By a process of elimination, I think the next show must be your match against Edinburgh. Is it next Monday, or are the rotters putting it back to accomodate the Winter Olympics, do you know ?


Dave C.

Rach Cherryade said...

Another fine match between two great teams, shame only one could win but still think Imperial deserve a place in the semis! Though the new rules are a bit frustrating for us teams that won our first qf matches I really have to admit it's making for excellent viewing, plus it makes the series last longer which can only be a good thing!

I agree that teams seem to become more confident as the show progresses, I suppose it's only natural. Also, it's probably the first tv quiz most of us have ever done which adds more pressure, though I don't know if it gets easier the more quizzes you take part in. Perhaps you can tell me please David, do you still feel as nervous on each new broadcast quiz or are you a bit less stagestruck now you've been on a few?

Take care,

Londinius said...

Hi Rach

I think that it probably affects each of us differently, but yes, I've found that it does get eaasier. In each of my Mastermind appearences I did better than the previous - IIRC my scores were : -
2006 - 24 and 4 passes - 2007 rd 1 - 28 and 2 passes - semi final - 28 and no passes - final - 30 and no passes.

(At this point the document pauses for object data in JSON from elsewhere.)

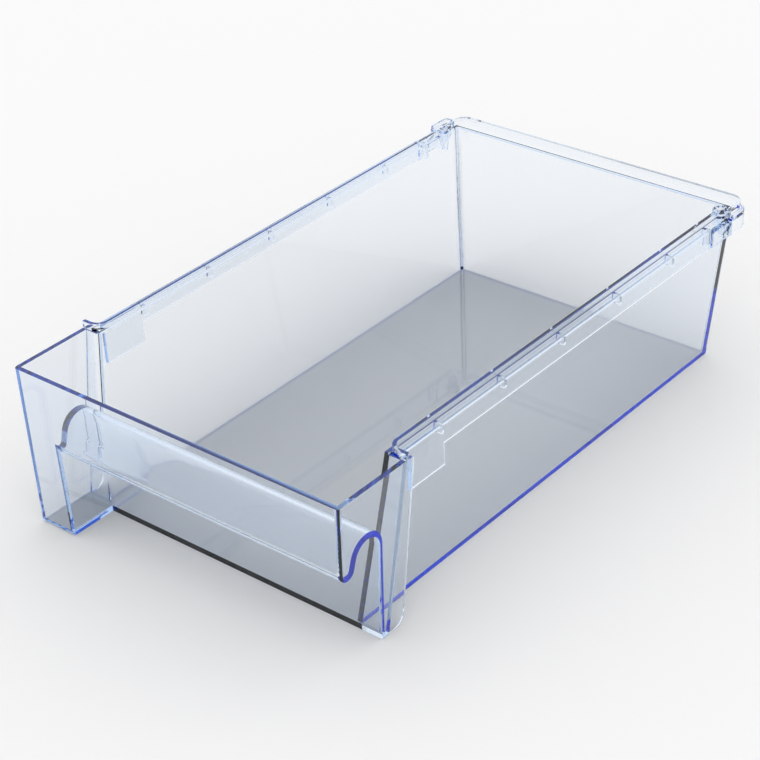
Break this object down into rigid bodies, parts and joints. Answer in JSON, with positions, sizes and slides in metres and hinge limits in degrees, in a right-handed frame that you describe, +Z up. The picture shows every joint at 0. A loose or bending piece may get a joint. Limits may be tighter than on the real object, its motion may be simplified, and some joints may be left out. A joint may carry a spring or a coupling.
{
  "type": "freezer drawer",
  "caption": "Clear tinted one-piece freezer drawer: deep drafted bin, wider front with a moulded S-curve finger grip, and hung side rails with rear stops.",
  "frame": {"origin": "bottom centre of the whole drawer's box", "axes": "+X to the right seen from the front, +Y from the front face to the rear flange, +Z up"},
  "size_m": [0.2538, 0.4266, 0.1145],
  "materials": {
    "clear_plastic": "clear, glossy, pale blue tint"
  },
  "bodies": {
    "root": {"drawer": "clear_plastic"}
  },
  "joints": []
}
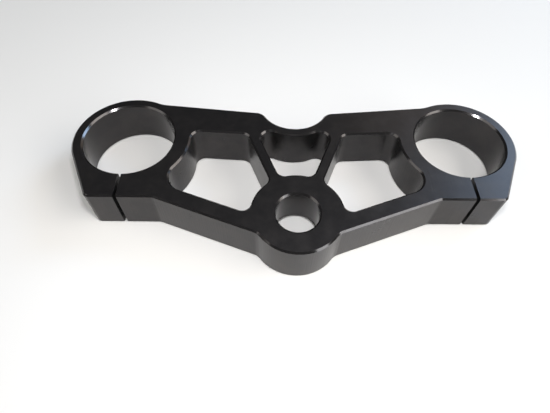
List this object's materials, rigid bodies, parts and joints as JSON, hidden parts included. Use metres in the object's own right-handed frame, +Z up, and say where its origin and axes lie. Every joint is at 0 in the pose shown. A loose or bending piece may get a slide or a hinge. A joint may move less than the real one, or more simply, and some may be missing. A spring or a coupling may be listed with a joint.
{
  "type": "motorcycle triple clamp",
  "caption": "Upper triple clamp of a motorcycle fork: a black anodised aluminium plate with split fork clamps, a stem bore and lightening pockets.",
  "frame": {"origin": "on the steering stem axis at mid thickness of the plate", "axes": "+X to the right fork leg, +Y from the stem to the line of the fork legs, +Z up along the stem"},
  "size_m": [0.267, 0.111, 0.0264],
  "materials": {
    "black_anodised_aluminium": "satin"
  },
  "bodies": {
    "root": {"triple_clamp": "black_anodised_aluminium"}
  },
  "joints": []
}
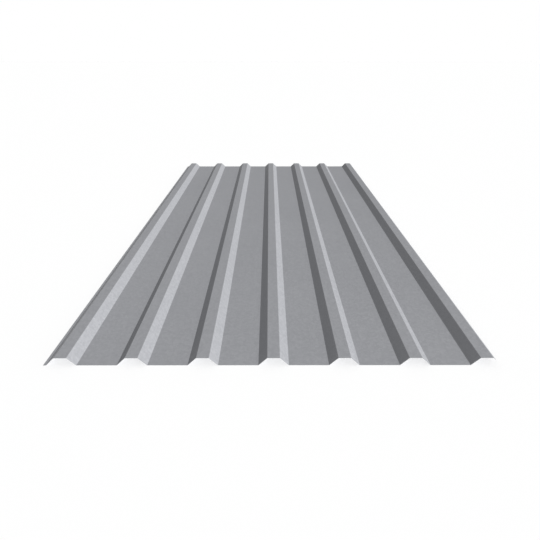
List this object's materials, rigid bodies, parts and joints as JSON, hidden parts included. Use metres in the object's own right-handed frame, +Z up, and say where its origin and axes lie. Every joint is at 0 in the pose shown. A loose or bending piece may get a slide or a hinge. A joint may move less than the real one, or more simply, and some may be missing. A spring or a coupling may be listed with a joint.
{
  "type": "corrugated metal sheet",
  "caption": "Long roll-formed steel roofing and cladding sheet with a trapezoidal section, flat pans between its ribs and a slanted lap edge.",
  "frame": {"origin": "on the floor under the middle of the sheet, in the plane that the undersides of its pans rest on", "axes": "+Y along the ribs, +X across them from the flat foot lip to the slanted lap lip, +Z up through the sheet to the tops of its ribs"},
  "size_m": [1.1702, 2.4, 0.0225],
  "materials": {
    "coated_steel": "galvanised, passivated to a satin grey"
  },
  "bodies": {
    "root": {"corrugated_sheet": "coated_steel"}
  },
  "joints": []
}
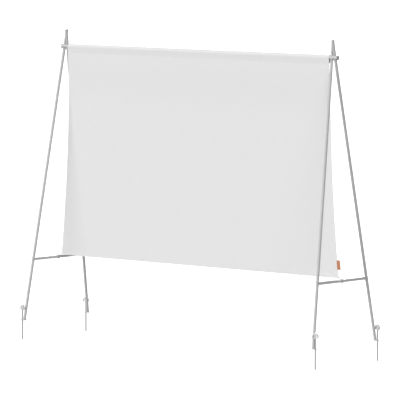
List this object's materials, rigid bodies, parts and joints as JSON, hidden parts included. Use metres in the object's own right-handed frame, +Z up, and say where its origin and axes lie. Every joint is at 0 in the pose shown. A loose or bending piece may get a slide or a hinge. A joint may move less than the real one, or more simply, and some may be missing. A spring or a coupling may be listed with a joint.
{
  "type": "portable projection screen",
  "caption": "Free-standing projection screen: a white cloth hung by a sleeve from a top tube on two A-frames of thin tube, tied down at its lower corners, with ground pegs at the feet.",
  "frame": {"origin": "under the middle of the screen, level with the tips of the ground pegs; the soles of the feet are 114 mm above it", "axes": "+X to the right seen from the front, along the top tube; +Y to the back; +Z up"},
  "size_m": [2.2242, 0.5554, 1.8016],
  "materials": {
    "frame_paint": "smooth silver-grey powder coat",
    "frame_cap": "moulded grey plastic",
    "foot_metal": "silver-grey powder coat, scuffed at the edges",
    "peg_steel": "galvanised steel rod",
    "peg_plastic": "moulded off-white plastic",
    "screen_fabric": "matt white woven polyester, hemmed",
    "tag_ribbon": "orange woven ribbon",
    "tie_cord": "light grey braided cord"
  },
  "bodies": {
    "bar_and_screen": {"top_bar": "frame_paint", "bar_end_cap_left": "frame_cap", "bar_end_cap_right": "frame_cap", "screen_cloth": "screen_fabric", "side_tag": "tag_ribbon", "spreader_tube_left": "frame_paint", "corner_tie_left": "tie_cord", "tie_knot_left": "tie_cord", "spreader_tube_right": "frame_paint", "corner_tie_right": "tie_cord", "tie_knot_right": "tie_cord", "spreader_eye_front_left": "frame_paint", "spreader_eye_front_right": "frame_paint", "spreader_eye_rear_left": "frame_paint", "spreader_eye_rear_right": "frame_paint"},
    "leg_front_left": {"leg_tube_front_left": "frame_paint", "leg_cap_front_left": "frame_cap", "leg_collar_front_left": "frame_paint", "foot_front_left": "foot_metal"},
    "peg_front_left": {"peg_shaft_front_left": "peg_steel", "peg_head_front_left": "peg_plastic"},
    "leg_front_right": {"leg_tube_front_right": "frame_paint", "leg_cap_front_right": "frame_cap", "leg_collar_front_right": "frame_paint", "foot_front_right": "foot_metal"},
    "peg_front_right": {"peg_shaft_front_right": "peg_steel", "peg_head_front_right": "peg_plastic"},
    "leg_rear_left": {"leg_tube_rear_left": "frame_paint", "leg_cap_rear_left": "frame_cap", "leg_collar_rear_left": "frame_paint", "foot_rear_left": "foot_metal"},
    "peg_rear_left": {"peg_shaft_rear_left": "peg_steel", "peg_head_rear_left": "peg_plastic"},
    "leg_rear_right": {"leg_tube_rear_right": "frame_paint", "leg_cap_rear_right": "frame_cap", "leg_collar_rear_right": "frame_paint", "foot_rear_right": "foot_metal"},
    "peg_rear_right": {"peg_shaft_rear_right": "peg_steel", "peg_head_rear_right": "peg_plastic"}
  },
  "joints": [
    {"name": "leg_slide_front_left", "type": "slide", "parent": "bar_and_screen", "child": "leg_front_left", "axis": [-0.0512, -0.1653, -0.9849], "range_m": [0, 0.115]},
    {"name": "peg_slide_front_left", "type": "slide", "parent": "leg_front_left", "child": "peg_front_left", "axis": [0, 0, 1], "range_m": [0, 0.12]},
    {"name": "leg_slide_front_right", "type": "slide", "parent": "bar_and_screen", "child": "leg_front_right", "axis": [0.0512, -0.1653, -0.9849], "range_m": [0, 0.115]},
    {"name": "peg_slide_front_right", "type": "slide", "parent": "leg_front_right", "child": "peg_front_right", "axis": [0, 0, 1], "range_m": [0, 0.12]},
    {"name": "leg_slide_rear_left", "type": "slide", "parent": "bar_and_screen", "child": "leg_rear_left", "axis": [-0.0512, 0.1653, -0.9849], "range_m": [0, 0.115]},
    {"name": "peg_slide_rear_left", "type": "slide", "parent": "leg_rear_left", "child": "peg_rear_left", "axis": [0, 0, 1], "range_m": [0, 0.12]},
    {"name": "leg_slide_rear_right", "type": "slide", "parent": "bar_and_screen", "child": "leg_rear_right", "axis": [0.0512, 0.1653, -0.9849], "range_m": [0, 0.115]},
    {"name": "peg_slide_rear_right", "type": "slide", "parent": "leg_rear_right", "child": "peg_rear_right", "axis": [0, 0, 1], "range_m": [0, 0.12]}
  ]
}
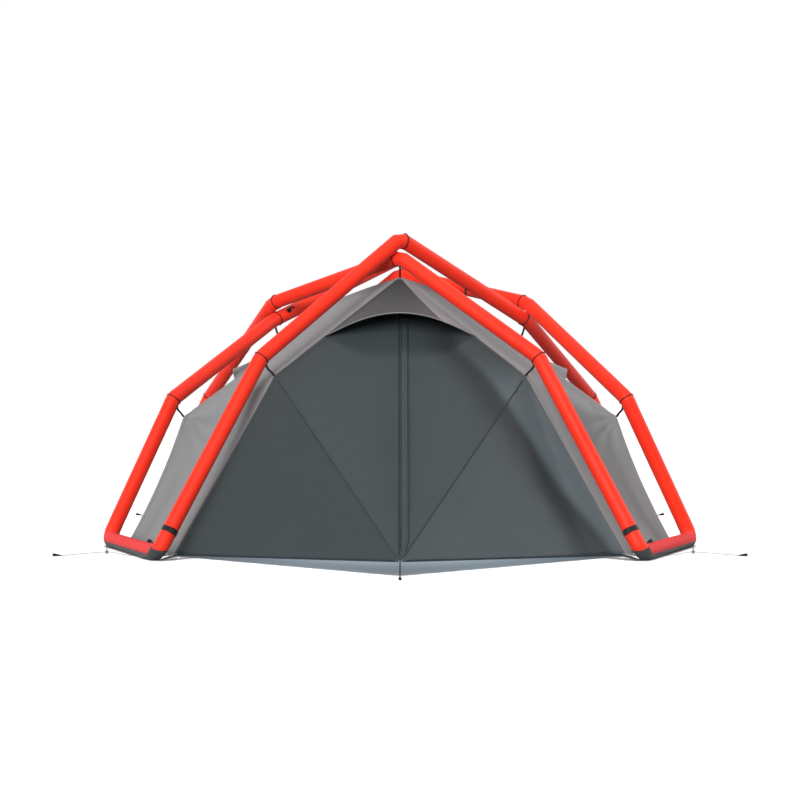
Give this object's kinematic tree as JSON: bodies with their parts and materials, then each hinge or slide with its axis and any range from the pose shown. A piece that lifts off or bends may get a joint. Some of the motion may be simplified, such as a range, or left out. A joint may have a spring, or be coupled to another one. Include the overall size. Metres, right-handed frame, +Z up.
{
  "type": "inflatable tent",
  "caption": "Free-standing inflatable tent: interwoven red air-tube arches outside a light grey flysheet, with a dark front porch, hooded vents, guy lines and pegs.",
  "frame": {"origin": "on the ground, at the bottom centre of the tent's box, measured without the guy lines and pegs", "axes": "+X to the right as seen from in front of the porch, +Y from the porch to the rear, +Z up"},
  "size_m": [3.35, 3.3749, 1.6099],
  "materials": {
    "red_sleeve": "satin coated sleeve cloth over the air tubes",
    "ground_sleeve": "coated sleeve cloth, dark grey underneath",
    "fly_cloth": "matt coated flysheet cloth",
    "door_cloth": "soft sheen coated cloth, dark slate grey",
    "hood_cloth": "matt coated cloth, dark grey",
    "webbing": "woven webbing",
    "valve_plastic": "moulded",
    "peg_plastic": "moulded",
    "pale_cord": "braided cord",
    "dark_cord": "braided cord"
  },
  "bodies": {
    "root": {"arch_a_span": "red_sleeve", "arch_a_leg_front_left": "red_sleeve", "arch_a_leg_rear_right": "red_sleeve", "arch_b_span": "red_sleeve", "arch_b_leg_front_right": "red_sleeve", "arch_b_leg_rear_left": "red_sleeve", "arch_c_span": "red_sleeve", "arch_c_leg_rear_right": "red_sleeve", "arch_c_leg_front_left": "red_sleeve", "arch_d_span": "red_sleeve", "arch_d_leg_rear_left": "red_sleeve", "arch_d_leg_front_right": "red_sleeve", "ground_tube_front_left": "ground_sleeve", "ground_tube_front_right": "ground_sleeve", "ground_tube_rear_left": "ground_sleeve", "ground_tube_rear_right": "ground_sleeve", "fly_corner_front_left": "fly_cloth", "fly_corner_front_right": "fly_cloth", "fly_corner_rear_left": "fly_cloth", "fly_corner_rear_right": "fly_cloth", "fly_side_left": "fly_cloth", "fly_side_right": "fly_cloth", "fly_rear": "fly_cloth", "fly_roof": "fly_cloth", "door_left": "door_cloth", "door_right": "door_cloth", "door_zip_flap": "door_cloth", "hood_front": "hood_cloth", "hood_left": "fly_cloth", "hood_right": "fly_cloth", "strap_end_knee_front_left": "webbing", "strap_side_knee_front_left": "webbing", "strap_end_knee_front_right": "webbing", "strap_side_knee_front_right": "webbing", "strap_end_knee_rear_left": "webbing", "strap_side_knee_rear_left": "webbing", "strap_end_knee_rear_right": "webbing", "strap_side_knee_rear_right": "webbing", "strap_crossing_front": "webbing", "strap_crossing_rear": "webbing", "strap_crossing_left": "webbing", "strap_crossing_right": "webbing", "strap_roof_front_right": "webbing", "leg_band_left": "webbing", "leg_band_right": "webbing", "valve_foot_left": "valve_plastic", "valve_foot_right": "valve_plastic", "valve_crossing_left": "valve_plastic", "guy_front_left": "pale_cord", "peg_front_left": "peg_plastic", "guy_front_right": "pale_cord", "peg_front_right": "peg_plastic", "guy_rear_left": "pale_cord", "peg_rear_left": "peg_plastic", "guy_rear_right": "pale_cord", "peg_rear_right": "peg_plastic", "bridle_front_left": "dark_cord", "bridle_front_right": "dark_cord", "guy_porch": "dark_cord", "peg_porch": "peg_plastic"}
  },
  "joints": []
}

The first couple of times you're involved in a TV quiz everything is wierd, especially if its an established show, because the set, and probably the presenter are so familiar too you, yet everything else about the way the show is done is so strange and unfamiliar. Each time you go back, it a little less strange, and so you're a little more relaxed. The more shows you do, the more you get used to the routines - wardrobe, makeup etc. , which stands you in good stead whichever other shows you go on.